La pastorale du deuil ne semble pas toujours constituer une priorité dans les paroisses. L’Église a-t-elle peur de profiter de la fragilité émotionnelle des familles endeuillées ? A-t-elle peur d’affirmer la résurrection ?

Je pense que c’est une priorité dans le sens où elles assurent magnifiquement ce service. Une chose que l’on peut regretter par ailleurs, c’est l’absence de paroissiens. On peut regretter qu’ils ne soient pas plus présents aux célébrations, ou simplement par la prière. Le 2 novembre, certaines paroisses rassembleront les familles en deuil.

Quel message devrait-être transmis à chaque célébration de funérailles ?

« Nous sommes nés à la vie humaine, mais cette vie humaine va se heurter à la mort. Et nous croyons en un Dieu qui ne veut pas la mort, mais qui veut nous voir vivre par-delà la mort, de la vie éternelle. Et cette vie éternelle se prépare au cours des quelques dizaines d’années passées sur la terre, comme une petite graine plantée dans la terre et qui va donner un grand arbre, par-delà la mort. Mais c’est la volonté de Dieu, il faut aussi la foi, c’est-à-dire le désir de cette vie éternelle. »

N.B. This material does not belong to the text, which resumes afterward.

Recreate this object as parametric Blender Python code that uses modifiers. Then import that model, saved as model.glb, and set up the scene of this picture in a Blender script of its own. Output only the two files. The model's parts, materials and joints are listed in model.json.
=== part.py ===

Ce message, est-ce celui que vous avez confié au SCF pour qu’il le transmette aux familles endeuillées qu’il accompagne ?

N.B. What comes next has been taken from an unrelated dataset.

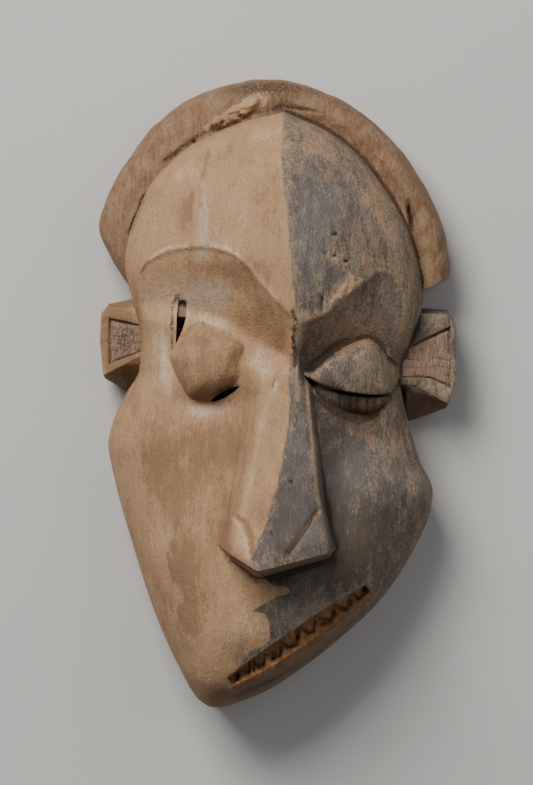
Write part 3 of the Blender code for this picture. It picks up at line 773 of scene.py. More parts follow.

Il est chargé de mettre en œuvre la vision que l’Église a de sa mission auprès des familles en deuil : permettre à ces familles d’être accompagnées dans l’amour, dans la compassion ; de porter cette souffrance des familles ; d’annoncer que la mort n’est pas le dernier pour un chrétien.

Un enterrement, c’est souvent triste. Essayez-vous d’être joyeux quand vous célébrez des obsèques ?

J’aime dire au début d’une célébration d’obsèques que c’est Pâques. Il faut les rites qui accompagnent le deuil. Les larmes font aussi partie du rite du deuil. Mais c’est une célébration de Pâque, nous accompagnons le défunt dans sa dernière Pâque, son ultime pas vers le ciel. Et nous le remettons à Dieu parce que nous ne pouvons plus rien au moment de la mort.